Jimi Hendrix is like the greatest guitarist of all time. Now, I don’t even put myself on a level like that. I think that people see the comparison because we’re both left-handed. But I would like to think that it’s also the fact that Jimi liked to blur genres of funk, rock, soul, pop, and things like that, which is what I love to do because I feel that music is it. We all play the same notes. Whether it’s country, blues, rock, whatever, it’s all the same notes. I think what makes it different is the effects and how you attack what you’re doing. You know, to me, that’s what makes it the story that you wish to tell. I am definitely trying to create my own style, and hopefully inspire other people to pick up the instrument and to create the story they wish to tell.

Thinking of your latest single “Enough,” what inspired the track?

You know what? There was something that I saw, and this really affected me because I was realizing that on certain platforms, we are not being represented at all or not in the right way. But for me, it’s probably more so at all. And so what happened was, it made me realize that maybe they don’t realize what they’re doing is completely wrong. Then I thought I’m going to write about it. So I just started writing and writing, and suddenly there’s this song that came out. It was because this person made me feel like I didn’t matter, and I didn’t count.

What I realized is that no matter how many times I practice, no matter what I did, I would never fit the format of what they thought a certain genre should be. Then that’s when I thought that I have to be okay with who I am, and I’m going to celebrate who I am right now in this moment and not who I’m trying to be, but who I am because this person matters and because what I do matters to me. And then that’s what made me go with the song “Enough.”

Then I realized that I wasn’t alone. That there are many people who feel like that, who feel like they don’t matter. I thought you know what, I want to challenge people to celebrate who you are right now in this moment. During the last week of April and to the first week of May, I was asking everybody to put up #IAMENOUGH.

I was, and am, so blown away because we were doing it for the week, but it’s just turned into a whole other thing. Every day people are just tagging #IAMENOUGH. So I just keep putting the pictures up. Then I realized that it was definitely something that resonated with so many people.

So now it’s just turned into a global movement which I’m just so proud of, because the truth is, I just felt like I wanted to take back my power, to say that I am somebody. Even if this person doesn’t recognize what’s going on, I recognize what’s going on, and I celebrate who I am. I think that everybody should celebrate who they are because you can get lost in the moment of trying to be someone else. I’m trying to get people to just rethink about how they see themselves. Because if you do that, you will change your life.

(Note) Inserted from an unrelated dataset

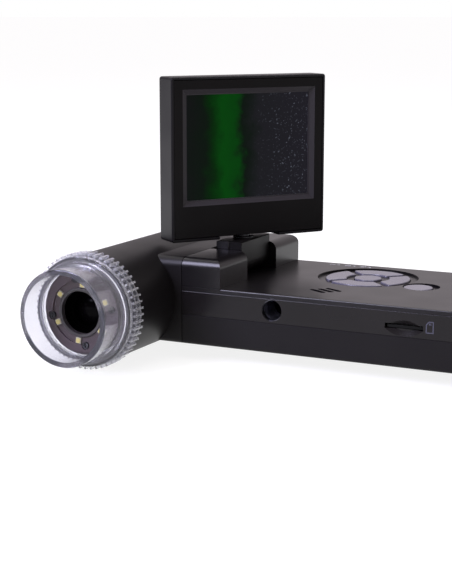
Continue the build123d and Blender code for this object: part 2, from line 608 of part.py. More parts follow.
def make_hinge():
    nodes["front_cheek"] = make_cheek(0, FRONT_CHEEK_BACK, 0, FRONT_CHEEK_BACK - 2.2)
    nodes["rear_cheek"] = make_cheek(REAR_CHEEK_FRONT, HANDLE_DEPTH, HANDLE_DEPTH, REAR_CHEEK_FRONT + 2.2)
    nodes["knuckle_left"] = make_knuckle_half(KNUCKLE_LEFT, TILT_X)
    nodes["knuckle_right"] = make_knuckle_half(TILT_X, KNUCKLE_RIGHT)
    pin = cross_rod(TILT_X, TILT_Z, PIN_R, FRONT_CHEEK_BACK - 3, REAR_CHEEK_FRONT + 3)
    nodes["tilt_pin"] = chamfer(pin.edges(), 0.2)
    washers = []
    for y in (FRONT_CHEEK_BACK + 0.15, REAR_CHEEK_FRONT - 0.45):
        ring = cross_rod(TILT_X, TILT_Z, 3.6, y, y + 0.3)
        washers.append(ring - cross_rod(TILT_X, TILT_Z, PIN_R, y - 1, y + 1))
    nodes["friction_washers"] = Compound(washers)
    stem = post(TILT_X, PIVOT_Y, POST_R, TILT_Z + 2.4, SCREEN_BOTTOM + 5.2)
    collar = post(TILT_X, PIVOT_Y, 3.4, KNUCKLE_TOP, KNUCKLE_TOP + 0.5)
    cap = post(TILT_X, PIVOT_Y, 2.7, SCREEN_BOTTOM + 5.2, SCREEN_BOTTOM + 6.2)
    wire_way = post(TILT_X, PIVOT_Y, 1.1, TILT_Z, SCREEN_BOTTOM + 8)
    nodes["swivel_post"] = stem + collar + cap - wire_way


# --- Screen --------------------------------------------------------------------------------------
def make_screen():
    width, thick, height = SCREEN_WIDTH, SCREEN_THICK, SCREEN_HEIGHT
    front = -thick / 2
    lcd_low, lcd_high = LCD_ABOVE_BOTTOM, LCD_ABOVE_BOTTOM + LCD_HEIGHT
    lcd_middle = (lcd_low + lcd_high) / 2

    tub = Pos(0, 0, height / 2) * Box(width, thick, height)
    tub = fillet(tub.edges().filter_by(Axis.Y), SCREEN_CORNER)
    tub = fillet(tub.edges().group_by(Axis.Y)[-1], 0.8)
    tub = chamfer(tub.edges().group_by(Axis.Y)[0], 0.3)
    lip, inner = BEZEL_LIP - 0.1, width / 2 - 1.7
    seat = front + BEZEL_THICK
    tub -= block(-width / 2 + lip, width / 2 - lip, front - 1, seat, lip, height - lip)
    tub -= block(-inner, inner, front, thick / 2 - 1.4, 1.7, height - 1.7)
    tub -= block(-11, 11, front - 1, 2.9, -1, 1.0) + block(-11, 11, seat, 2.9, 0, 1.8)
    for x in (-PLATE_SCREW_X, PLATE_SCREW_X):
        tub -= Pos(x, 3.5, 7.5) * Rot(90, 0, 0) * Cylinder(0.6, 1.2)
    rim, groove = BACK_GROOVE
    behind = (thick / 2 - groove, thick / 2 + 1)
    outline = block(rim - width / 2, width / 2 - rim, *behind, rim, height - rim)
    rim += groove
    tub -= outline - block(rim - width / 2, width / 2 - rim, *behind, rim, height - rim)
    nodes["screen_back_cover"] = tub

    edge = width / 2 - BEZEL_LIP
    bezel = block(-edge, edge, front, seat, BEZEL_LIP, height - BEZEL_LIP)
    bezel = fillet(bezel.edges().filter_by(Axis.Y), 0.5)
    bezel = chamfer(bezel.edges().group_by(Axis.Y)[0], 0.2)
    window = Plane(origin=(0, front, lcd_middle), x_dir=(1, 0, 0), z_dir=(0, 1, 0))
    opening = Rectangle(LCD_WIDTH + 2 * LCD_FRAME, LCD_HEIGHT + 2 * LCD_FRAME)
    bezel -= window * extrude(opening, 1.0, taper=55)
    bezel -= block(-LCD_WIDTH / 2, LCD_WIDTH / 2, front - 1, front + 3, lcd_low, lcd_high)
    nodes["screen_bezel"] = bezel

    low, high = lcd_low - PANEL_OVERLAP, lcd_high + PANEL_OVERLAP
    nodes["lcd_panel"] = block(-PANEL_HALF, PANEL_HALF, seat, seat + 1.5, low, high)
    nodes["lcd_backlight"] = block(-PANEL_HALF, PANEL_HALF, seat + 1.5, seat + 3.1, low, high)
    nodes["screen_board"] = block(-22, 22, seat + 3.3, seat + 4.1, lcd_low - 1, lcd_high)

    plate = block(-9, 9, -2.9, 2.9, 4.2, 5.1)
    for x in (-PLATE_SCREW_X, PLATE_SCREW_X):
        plate += block(x - 2.5, x + 2.5, 2.0, 2.9, 5.1, 9.5)
        plate -= Pos(x, 2.4, 7.5) * Rot(90, 0, 0) * Cylinder(0.6, 4)
    plate -= post(0, 0, POST_R + RUNNING_GAP, 4, 6)
    nodes["swivel_plate"] = plate
    bosses = []
    for x in (-PLATE_SCREW_X, PLATE_SCREW_X):
        shank = Pos(x, 3.0, 7.5) * Rot(90, 0, 0) * Cylinder(0.6, 2.0)
        head = Pos(x, 1.7, 7.5) * Rot(90, 0, 0) * Cylinder(1.2, 0.6)
        bosses.append(head + shank)
    nodes["plate_fixing_screws"] = Compound(bosses)


SCREEN_NODES = [
    "screen_back_cover",
    "screen_bezel",
    "lcd_panel",
    "lcd_backlight",
    "screen_board",
    "swivel_plate",
    "plate_fixing_screws",
]

make_head()
make_casing()
make_keys()
make_contents()
make_hinge()
make_screen()
for name in SCREEN_NODES:
    nodes[name] = SCREEN * nodes[name]

os.makedirs("parts", exist_ok=True)
shift = Location((-ORIGIN[0], -ORIGIN[1], -ORIGIN[2]))
for name, shape in nodes.items():
    moved = [solid.moved(shift) for solid in shape.solids()]
    export_step(Compound(moved), f"parts/{name}.step")
print(len(nodes), "nodes written")
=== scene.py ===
import json
import math

import bmesh
import bpy
from mathutils import Matrix, Vector


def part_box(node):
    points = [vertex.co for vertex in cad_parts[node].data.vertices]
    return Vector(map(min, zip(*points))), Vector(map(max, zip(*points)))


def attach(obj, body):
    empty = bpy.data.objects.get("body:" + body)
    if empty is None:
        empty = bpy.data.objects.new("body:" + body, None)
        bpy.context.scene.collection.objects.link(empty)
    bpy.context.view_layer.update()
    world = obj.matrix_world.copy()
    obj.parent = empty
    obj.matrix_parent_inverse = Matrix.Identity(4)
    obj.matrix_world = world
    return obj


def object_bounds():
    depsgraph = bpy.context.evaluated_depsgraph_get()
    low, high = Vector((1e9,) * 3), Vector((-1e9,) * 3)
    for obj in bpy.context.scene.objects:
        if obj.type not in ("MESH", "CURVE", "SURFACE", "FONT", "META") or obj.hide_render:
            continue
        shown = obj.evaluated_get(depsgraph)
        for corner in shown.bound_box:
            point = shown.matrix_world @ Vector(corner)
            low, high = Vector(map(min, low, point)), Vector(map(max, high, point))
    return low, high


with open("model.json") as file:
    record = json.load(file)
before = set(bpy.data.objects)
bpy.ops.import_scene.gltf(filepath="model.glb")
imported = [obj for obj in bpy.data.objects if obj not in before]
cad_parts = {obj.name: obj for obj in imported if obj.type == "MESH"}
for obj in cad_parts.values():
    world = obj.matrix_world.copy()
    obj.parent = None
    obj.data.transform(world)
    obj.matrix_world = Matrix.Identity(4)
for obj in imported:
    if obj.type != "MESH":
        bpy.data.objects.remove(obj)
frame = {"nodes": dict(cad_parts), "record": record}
nodes = frame["nodes"]
cad_low, cad_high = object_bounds()
MM = 0.001

# The screen: its turn about the vertical in degrees, its display, and the sloping frame around that.
SCREEN_TURN = 53.8
DISPLAY_SIZE = (44.8 * MM, 33.6 * MM)
DISPLAY_FRAME = 1.8 * MM

# The room: how strongly it lights from above, from the front, and from behind, and its colour.
WORLD_TOP = 0.40
WORLD_FRONT = 0.16
WORLD_BACK = 0.58
WORLD_TINT = (1.0, 0.91, 0.96)
WHITE = (1, 1, 1)
FLOOR_SIZE = 60.0
FLOOR_GAP = 0.2 * MM

# Printed marks, in millimetres in the frame's axes.
PORT_MARK_STARTS = (-4.2, 1.4, 7.0)
PORT_MARK_Y = 56.2
INK_THICK = 0.03
INK_LIFT = 0.01 * MM


# --- Camera, floor and light ---------------------------------------------------------------------
def aim(thing, place, target):
    thing.location = place
    thing.rotation_mode = "QUATERNION"
    thing.rotation_quaternion = (Vector(target) - Vector(place)).to_track_quat("-Z", "Y")


def make_camera(azimuth, elevation, distance, target, lens):
    data = bpy.data.cameras.new("camera")
    data.lens = lens
    data.sensor_width = 36.0
    data.clip_start, data.clip_end = 0.01, 20.0
    camera = bpy.data.objects.new("camera", data)
    bpy.context.scene.collection.objects.link(camera)
    a, e = math.radians(azimuth), math.radians(elevation)
    back = Vector((math.sin(a) * math.cos(e), -math.cos(a) * math.cos(e), math.sin(e)))
    aim(camera, Vector(target) + back * distance, target)
    bpy.context.scene.camera = camera


def make_light(name, place, target, size, power, colour=WHITE):
    data = bpy.data.lights.new(name, "AREA")
    data.shape = "RECTANGLE"
    data.size, data.size_y = size
    data.energy = power
    data.color = colour
    light = bpy.data.objects.new(name, data)
    bpy.context.scene.collection.objects.link(light)
    aim(light, place, target)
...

You do a lot of work with female empowerment and with Drive Hope. How does that kind of shape and influence the work you do with your music?

From touring around the world, one of the things that I love is just to meet everybody. I’m so interested in people. Once, I was signing an autograph, and someone said to me, “Man, after seeing your concert, I just feel like I can actually now become the writer I want to be.” And I said, “You got that from a show?” They said, “Yeah. I’m actually a doctor, but I never wanted to be a doctor. I really wanted to be a writer and a keyboard player.” I get that all the time.

I used to think how can I help people to really live in the moment of doing what they really want to do rather than what other people are telling them they should do? So with my cofounder, we decided that what we needed to do is every time we go out to perform, is let people realize you don’t have to be a Beyoncé or a Janet Jackson. There are so many roles that are available. It’s just a lot of people don’t know about it. So we want to bring in a lot of different people who can tell people how they got to be the people they are. Because the main thing is for everyone to realize that we all come from practically the same places and from some of the same things. And I, myself, am always the first person to say, “Hey, I came here with $20, and I was homeless. I didn’t have anything.” Life is going to break you down. You get up and keep fighting every day.

Through Drive Hope, every time I go out to perform, I invite other foundations, other communities, and people in other foundations to come to the show. We do a Q&A, not just from me, but also people from technicians to my guitar techs, everybody because everybody matters. Maybe you don’t want to be the next Malina Moye or the next Beyoncé; maybe you want to be a manager, maybe you want to be a promoter. Well, guess what. Those are real jobs, and you can be a rock star doing that. You’ve got to do what makes you happy.

That’s an incredible message to have as an artist.

Definitely! I’m always just trying to be nice because it’s the only thing I know. It’s funny because even with the song “Enough,” and my album Bad As I Want To Be because what that person did to me, it was so heartbreaking for me because I felt like I was failing the people who believe in me. How can I look someone in the face, someone who’s 9 or 10 and say, ‘Yeah, you can do this,’ when this is what I’m feeling? But the truth is, every day I’m watching more barriers get broken down, which is awesome for us as women. Every day we all play a major part, and all we have to do is just keep chipping away. And I firmly believe that we all will get the opportunities that we’re supposed to get. Either way it goes, it’s going to work out.

But I’m always telling people that no matter what, take five people with you. And before you know it, we all will get that opportunity. And five is a good number. Five more girls to come, no matter what it is you do, try to get five more girls to get involved. And look at what happens. Now we have, for the first time in 62 years, a female is now the head of the Grammys. I mean this is amazing. It’s sad that it took 62 years. We’ve always been here. Now they’re paying attention, so we are doing what we always did which is kick ass.

So yeah it is just a good time for us right now, I say, to be alive, and to just go for everything that you want because people are listening.

So 2019 is definitely looking like a good year for you. What can fans expect?

A couple of the cool things are in the pipeline, so I can’t wait to announce those toward the end of the year, which will probably be in working with my November tour that we’re gonna be announcing as well. I plan on going out and kicking butt and having fun. But more importantly, I hope that you can be inspired to do something yourself as well. Like I said, I am always so moved by the letters and people reaching out and telling me how a concert has inspired them to do things. I’m always just blown away by that. But I started to realize that this is good. I mean, I love it. So I look forward to seeing everybody on the road. Please say hello. And let’s continue to just start conversations that are uncomfortable and continue to just keep raising hell. Let’s continue to support live music, support women, and support each other. Also, I would say if something isn’t right, don’t be afraid to speak up, even if you’re the only person standing, because eventually, someone will stand with you. I promise this.